Although some see playing the blues as something of a musical cliché, Wilder is perhaps the most atypical musician in South Florida. To find an ivory-tickler like Piano Bob, you'd most likely have to venture west to the Mississippi to the bordellos of what used to be New Orleans, the speakeasies of St. Louis, or the grimy inner-city haunts of Chicago. You certainly wouldn't expect to find that vintage sound in Miami, a place where history is defined in terms of months, not decades, and hip-hop, techno, Latino, and Caribbean rhythms are accelerating the tempo at most local hot spots. "I believe I'm the only one playing in this particular vintage style, at least in this area," Wilder suggests.

But even for a bluesman, Wilder is an anomaly. He came from privilege — attending the University of Miami before inheriting his family's real estate business — and didn't begin playing until he was well into his thirties. But when he sits behind an upright, issues of authenticity fall by the wayside. In fact his backstory, along with the fortunes and lifestyle he has sacrificed to pursue his passion, only adds to his allure.

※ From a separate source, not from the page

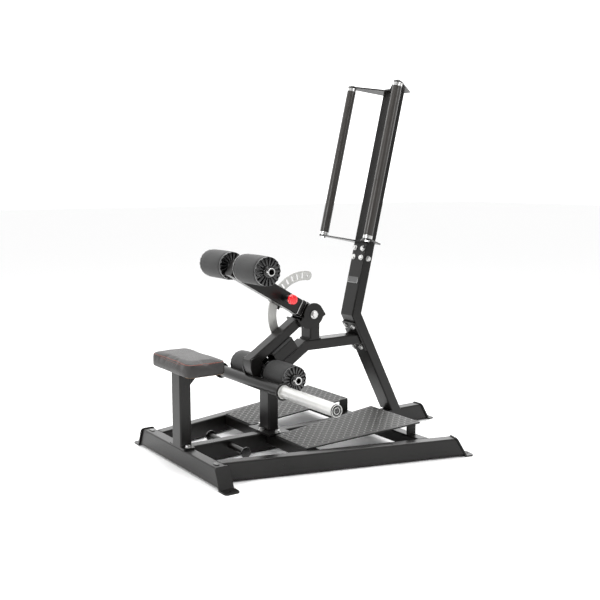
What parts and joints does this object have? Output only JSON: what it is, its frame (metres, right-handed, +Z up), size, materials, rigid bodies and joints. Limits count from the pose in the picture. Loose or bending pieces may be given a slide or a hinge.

Born in the Bronx, Wilder moved to South Florida with his family when he was five. Piano lessons were part of his early regimen, but he confesses they weren't always to his liking. "I was told I had real talent but I was only average when it came to taking lessons," he recalls. "I didn't like the structure, the music I was assigned, or reading music in general." After discovering Ray Charles in high school, he began collecting old rock and roll records and eventually started playing along. Then in college, he began drifting toward jazz and blues, the result of discovering musicians like Mose Allison, Cannonball Adderley, and Jimmy Smith. "I heard some boogie-woogie piano records in a history of jazz class, and that got me into more heavy blues ... barrelhouse and the more obscure styles that influenced the music I play today."

Nevertheless Wilder was well into middle age by the time he opted to segue from listening to performing, and began answering ads for bands in search of a keyboard player. "At that point I was only adequate," he admits. "But once I started playing in public, the repetition of doing it so often, playing so many different gigs with so many bands, allowed me to get better. It made me feel challenged so that I, in turn, could challenge the audience."

As the Eighties drew to a close, Wilder maintained his day job as a principal in his family's real estate and mortgage brokerage businesses. However, he increasingly found himself pulled in a different direction and eventually concluded he would be satisfied only with playing music.

"The nighttime thing took over," Wilder remembers. "I was spending more time focusing on the night job because I found it more fulfilling than my so-called real life that I was becoming increasing disenchanted with.... Yeah, the business was comfortable, but if it hadn't been for the family ties, it wouldn't have been the business I would have picked for myself. I figured if I became good at my music, it wouldn't be because I was born into it. It would be because I learned to be a good player."

After this epiphany, Wilder decided his only option was to devote himself full-time to his music. Still, it wasn't an easy transition. "My family, including my wife at the time, became sources of opposition, but I wouldn't back down.... I had been extremely affected by what was going on back in the Sixties, the ethic that rejected the notion that life's all about money."

Despite whatever financial considerations he may have tossed aside, Wilder believes his choice paid off. In the early Nineties, he hooked up with guitarist Ken Minahan to form a long-lasting duo dubbed Piano Bob and The Snowman. The pair garnered a respectable local following and even toured through several Southern states, supporting blues legends B.B. King, Luther Allison, Pinetop Perkins, and Tab Benoit, among others. They also garnered some high-profile accolades, including the prestigious B.B. King Lucille award for Best Unsigned Act at the 1992 W.C. Handy Awards national blues competition in Memphis and, here at home, New Times honors for Best Blues Act of 1993.

The association would last most of the decade, until differences in musical direction found the two parting ways in 1997. Wilder then jumpstarted a new band, The Jumpstreet 88s, with vocalist/saxophonist/harmonica player Stan Street. Street's move to Mississippi last year prompted the formation of Piano Bob's 88s and brought Wilder some East Coast gigs as part of the Tony O Band, a New York-based outfit with whom he had previously shared the stage at Miami's perennial blues bastion, Tobacco Road. Meanwhile he recorded three albums — 1993's Piano Bob & The Snowman, 1998's The Jumpstreet 88s, and Piano Bob's 88s, due sometime this winter.

These days he plays most nights of the week via a rotating series of gigs — Mondays at Churchill's in Little Haiti, Wednesdays at Fritz & Franz Bierhaus in Coral Gables, Thursdays and Sundays with guitarist Eric "Slim Bogey" Bogart at Le Deux Fontaines on South Beach. That's in addition to the one-off dates with his band, Piano Bob's 88s, which includes drummer Lou Abbott, guitarist Dave Brophy, and occasional sax player Al Ferreira.

Though some performers consider their own music a pastime, a profession, or both, Wilder sees himself more as a man on a mission. "I feel that I'm fighting for a cause," he insists. "The blues is one of the most honest forms of expression. It's not the flavor of the month. To me, music is a universal language; it connects on the most basic level. It's this unadorned reality that has nothing to do with what you have but rather who you are."